Erika Kassnel-Henneberg studied Restoration at the Bern University of the Arts / CH and Interactive Media at the Augsburg University of Applied Sciences / DE. She has been working as an artist since 2010 and lives in Anhausen near Augsburg. Her works are shown nationally and internationally in exhibitions and festivals, such as FILE – Electronic Language International Festival in Sao Paulo / BRA or IVAHM – International Video Art House Madrid / ES.
2022 she received the Augsburg District Art Prize for her body of work.
We are the narrative of our own memory and the memory of others about us. This is how our identity is formed in a chronological context.

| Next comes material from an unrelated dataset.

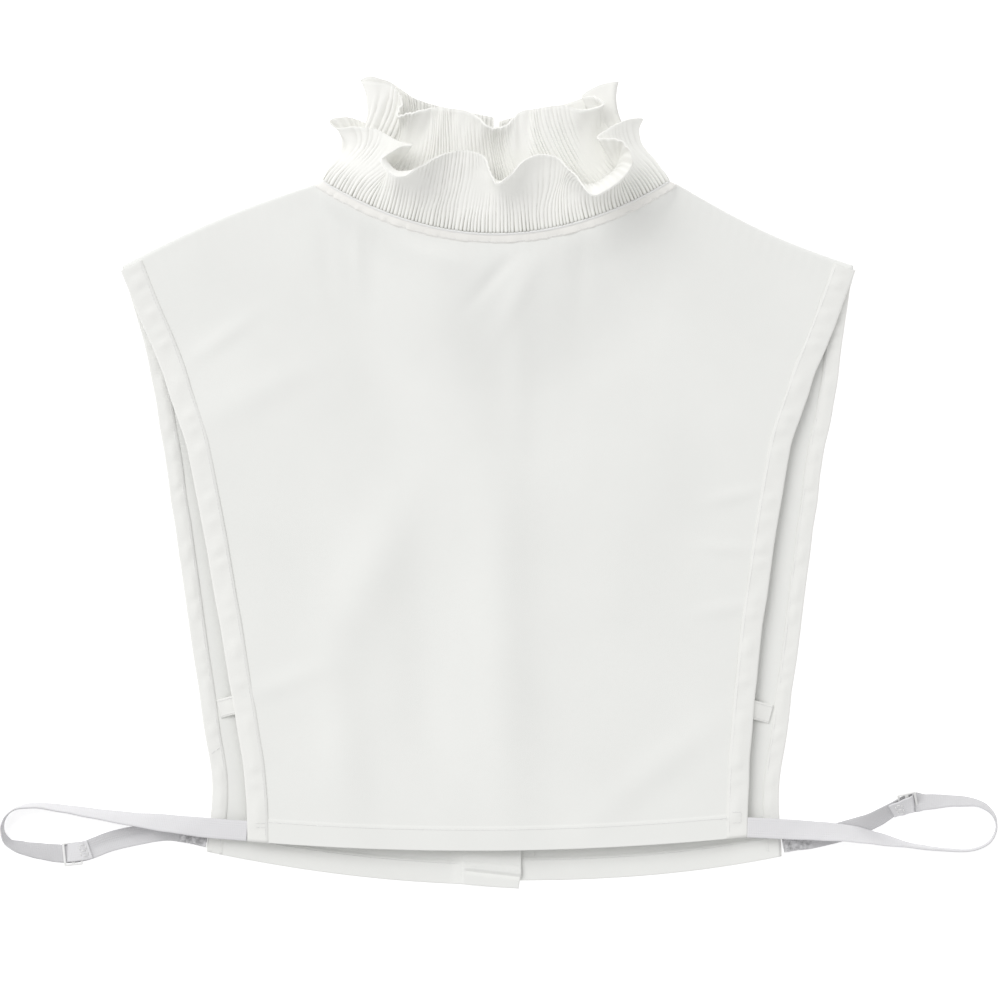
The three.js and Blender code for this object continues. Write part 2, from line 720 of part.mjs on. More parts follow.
function named(name, geometry, material) {
  const mesh = new THREE.Mesh(geometry, material);
  mesh.name = name;
  return mesh;
}

const collar = new THREE.Group();
collar.add(named("front_panel", makeFrontPanel(), clothWhite));
for (const half of ["left", "right"]) {
  collar.add(named(`back_panel_${half}`, makeBackPanel(half), clothWhite));
}
for (const side of ["left", "right"]) {
  const front = armholeSurface(side, true, BINDING.width);
  const back = armholeSurface(side, false, BINDING.backWidth);
  collar.add(named(`binding_front_${side}`, makeBinding(front, FRONT_ROWS, BINDING.width), clothWhite));
  collar.add(named(`binding_back_${side}`, makeBinding(back, BACK_ROWS, BINDING.backWidth), clothWhite));
}
collar.add(named("neck_band", makeNeckBand(), clothWhite));
collar.add(named("frill_outer", makeTier(OUTER_TIER, OUTER_FOLDS), clothWhite));
collar.add(named("frill_inner", makeTier(INNER_TIER, INNER_FOLDS), clothWhite));
collar.add(named("strap_left", makeStrap(STRAP_LEFT), elasticWhite));
collar.add(named("strap_right", makeStrap(STRAP_RIGHT), elasticWhite));
for (const slider of SLIDERS) collar.add(sliderGroup(slider));
for (const tab of TABS) collar.add(named(tab.name, makeTab(tab), clothWhite));

const nape = neckSeam(180).addScaledVector(bibDirection(180), BAND.width / 2);
const button = named("nape_button", makeButton(), plasticWhite);
button.position.set(nape.x, nape.y, nape.z - BAND.wall / 2 - BUTTON.drop - BUTTON.wall / 2);
collar.add(button);

export default collar;
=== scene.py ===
"""Ruffled collar: the looks of a detachable pleated collar on a short bib, built round its frame.

Tables and lengths that describe the garment are in millimetres, and finished meshes are in metres.
Turns round the neck are in degrees: 0 is the throat, 90 the right side and 180 the nape.
"""

import json
import math

import bmesh
import bpy
import numpy as np
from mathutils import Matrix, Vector

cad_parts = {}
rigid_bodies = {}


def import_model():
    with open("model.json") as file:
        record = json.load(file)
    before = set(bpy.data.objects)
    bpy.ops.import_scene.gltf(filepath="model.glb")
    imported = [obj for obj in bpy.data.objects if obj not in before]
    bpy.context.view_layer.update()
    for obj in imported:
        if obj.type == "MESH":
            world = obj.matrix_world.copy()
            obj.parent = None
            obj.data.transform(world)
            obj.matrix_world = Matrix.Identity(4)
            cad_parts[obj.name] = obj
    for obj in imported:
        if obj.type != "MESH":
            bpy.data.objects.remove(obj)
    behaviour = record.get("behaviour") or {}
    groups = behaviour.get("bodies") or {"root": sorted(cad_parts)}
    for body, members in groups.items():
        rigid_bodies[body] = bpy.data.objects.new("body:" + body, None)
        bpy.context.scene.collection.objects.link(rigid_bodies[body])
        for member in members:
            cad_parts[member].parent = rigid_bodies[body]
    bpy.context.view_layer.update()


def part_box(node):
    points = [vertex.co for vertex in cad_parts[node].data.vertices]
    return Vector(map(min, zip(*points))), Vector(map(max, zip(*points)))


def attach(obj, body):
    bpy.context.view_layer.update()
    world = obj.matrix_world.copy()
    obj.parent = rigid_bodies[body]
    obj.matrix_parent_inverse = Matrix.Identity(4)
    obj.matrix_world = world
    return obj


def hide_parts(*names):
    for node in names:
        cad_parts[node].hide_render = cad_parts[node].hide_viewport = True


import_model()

bl_info = {
    "name": "Ruffled collar",
    "version": (1, 0, 0),
    "blender": (4, 5, 0),
    "location": "View3D > Sidebar > Collar",
    "description": "Builds a pleated false collar with its bib, bindings and elastic straps",
    "category": "Add Mesh",
}

MM = 0.001
SIDES = ("left", "right")
UP = np.array([0.0, 0.0, 1.0])


def table(columns, rows):
    """A short table, read by the name of its column."""
    return dict(zip(columns, np.array(rows, float).T))


# The neck seam, where the frills meet the bib
NECK = {
    "middle": -1.9,
    "half_width": 85.6,
    "top": 150.5,
    "front_dip": 26,
    "back_dip": 15,
    "side_height": 16,
    "front_height": 26,
    "back_height": 6,
    "roundness": 1.2,
}

# The band below it: its width, the way it lies, and the turn where it ends beside the nape
BAND = {"width": 5, "outward": 0.9, "shoulder_fall": 0.42, "slope": 0.25, "end": 179.5}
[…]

But today we know that memory is neither true, nor objective, nor complete. We lay traces, collect documents and photographs, and archive them. I see in this an existential doubt: who am I really if I cannot trust my memory and the memory of others? If I leave no traces, did I ever exist?
In the digital age, cloud archives with huge storage volumes are our memory. Algorithms collect vast amounts of data and traces that we leave behind in the infinite expanse of the internet. They find everything and forget nothing. They seem to know us better than we know ourselves. And more than that – they even know with statistical probability what we will do next.
Can they tell us who we are? Can we trust them? Or are these also just distorted images of artificial intelligences whose logic and intentions no one can see through?